● **WHAT THE TASK ASKS**:
Lift out, unaltered, the lines of the material below between the line holding "Model this object" and the line holding "glue_line = 0.1; // [0.05:0.05:0.3]", counting both.

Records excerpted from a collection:
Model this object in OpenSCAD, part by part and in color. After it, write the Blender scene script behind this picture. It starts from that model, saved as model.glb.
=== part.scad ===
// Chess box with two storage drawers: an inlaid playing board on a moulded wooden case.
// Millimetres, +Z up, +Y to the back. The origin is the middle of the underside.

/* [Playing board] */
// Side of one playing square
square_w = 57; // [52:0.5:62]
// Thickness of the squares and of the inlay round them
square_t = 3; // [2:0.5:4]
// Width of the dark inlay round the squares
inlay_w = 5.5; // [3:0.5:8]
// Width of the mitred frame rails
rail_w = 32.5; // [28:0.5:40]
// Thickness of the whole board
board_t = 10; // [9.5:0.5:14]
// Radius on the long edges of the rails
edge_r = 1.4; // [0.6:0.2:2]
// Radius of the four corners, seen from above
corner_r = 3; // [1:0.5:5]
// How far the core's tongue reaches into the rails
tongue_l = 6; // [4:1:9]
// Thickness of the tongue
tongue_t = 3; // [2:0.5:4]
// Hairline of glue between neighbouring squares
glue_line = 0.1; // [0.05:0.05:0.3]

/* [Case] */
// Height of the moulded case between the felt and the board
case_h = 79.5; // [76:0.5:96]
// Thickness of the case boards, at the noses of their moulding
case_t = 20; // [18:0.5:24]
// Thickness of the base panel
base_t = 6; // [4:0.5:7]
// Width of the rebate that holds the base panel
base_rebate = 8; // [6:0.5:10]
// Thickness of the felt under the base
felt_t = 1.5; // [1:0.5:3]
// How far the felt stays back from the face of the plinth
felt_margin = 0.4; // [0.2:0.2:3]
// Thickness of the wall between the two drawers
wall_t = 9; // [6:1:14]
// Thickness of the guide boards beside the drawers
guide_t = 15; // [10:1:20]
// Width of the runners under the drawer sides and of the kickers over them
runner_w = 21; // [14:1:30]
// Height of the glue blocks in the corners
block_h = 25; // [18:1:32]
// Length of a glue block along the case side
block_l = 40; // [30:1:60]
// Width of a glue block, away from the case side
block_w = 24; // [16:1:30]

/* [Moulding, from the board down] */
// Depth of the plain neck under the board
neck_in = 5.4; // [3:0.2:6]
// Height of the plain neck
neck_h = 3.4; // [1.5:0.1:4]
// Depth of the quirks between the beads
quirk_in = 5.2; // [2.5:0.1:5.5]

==

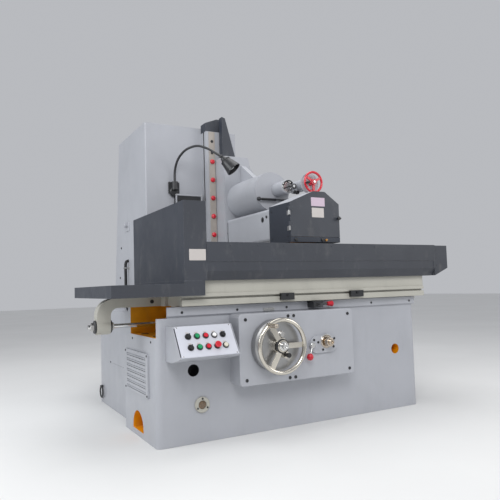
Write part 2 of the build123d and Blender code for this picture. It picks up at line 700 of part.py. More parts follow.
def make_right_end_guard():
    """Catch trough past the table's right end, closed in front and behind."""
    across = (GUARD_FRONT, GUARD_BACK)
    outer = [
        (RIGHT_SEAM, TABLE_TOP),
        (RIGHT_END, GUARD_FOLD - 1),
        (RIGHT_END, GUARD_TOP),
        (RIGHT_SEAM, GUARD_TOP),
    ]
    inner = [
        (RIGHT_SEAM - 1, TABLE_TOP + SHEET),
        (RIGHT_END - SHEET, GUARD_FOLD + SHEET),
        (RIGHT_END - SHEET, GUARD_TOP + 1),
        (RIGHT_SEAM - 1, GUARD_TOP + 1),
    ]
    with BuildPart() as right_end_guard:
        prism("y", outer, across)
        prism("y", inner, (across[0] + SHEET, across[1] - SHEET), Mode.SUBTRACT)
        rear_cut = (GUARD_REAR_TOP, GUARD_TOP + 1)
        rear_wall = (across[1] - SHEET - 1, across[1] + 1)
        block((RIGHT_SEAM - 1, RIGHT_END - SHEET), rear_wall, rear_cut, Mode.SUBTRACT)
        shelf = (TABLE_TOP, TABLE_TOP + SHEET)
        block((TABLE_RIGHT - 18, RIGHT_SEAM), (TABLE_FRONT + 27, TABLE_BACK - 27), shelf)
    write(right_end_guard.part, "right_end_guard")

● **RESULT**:
Model this object in OpenSCAD, part by part and in color. After it, write the Blender scene script behind this picture. It starts from that model, saved as model.glb.
=== part.scad ===
// Chess box with two storage drawers: an inlaid playing board on a moulded wooden case.
// Millimetres, +Z up, +Y to the back. The origin is the middle of the underside.

/* [Playing board] */
// Side of one playing square
square_w = 57; // [52:0.5:62]
// Thickness of the squares and of the inlay round them
square_t = 3; // [2:0.5:4]
// Width of the dark inlay round the squares
inlay_w = 5.5; // [3:0.5:8]
// Width of the mitred frame rails
rail_w = 32.5; // [28:0.5:40]
// Thickness of the whole board
board_t = 10; // [9.5:0.5:14]
// Radius on the long edges of the rails
edge_r = 1.4; // [0.6:0.2:2]
// Radius of the four corners, seen from above
corner_r = 3; // [1:0.5:5]
// How far the core's tongue reaches into the rails
tongue_l = 6; // [4:1:9]
// Thickness of the tongue
tongue_t = 3; // [2:0.5:4]
// Hairline of glue between neighbouring squares
glue_line = 0.1; // [0.05:0.05:0.3]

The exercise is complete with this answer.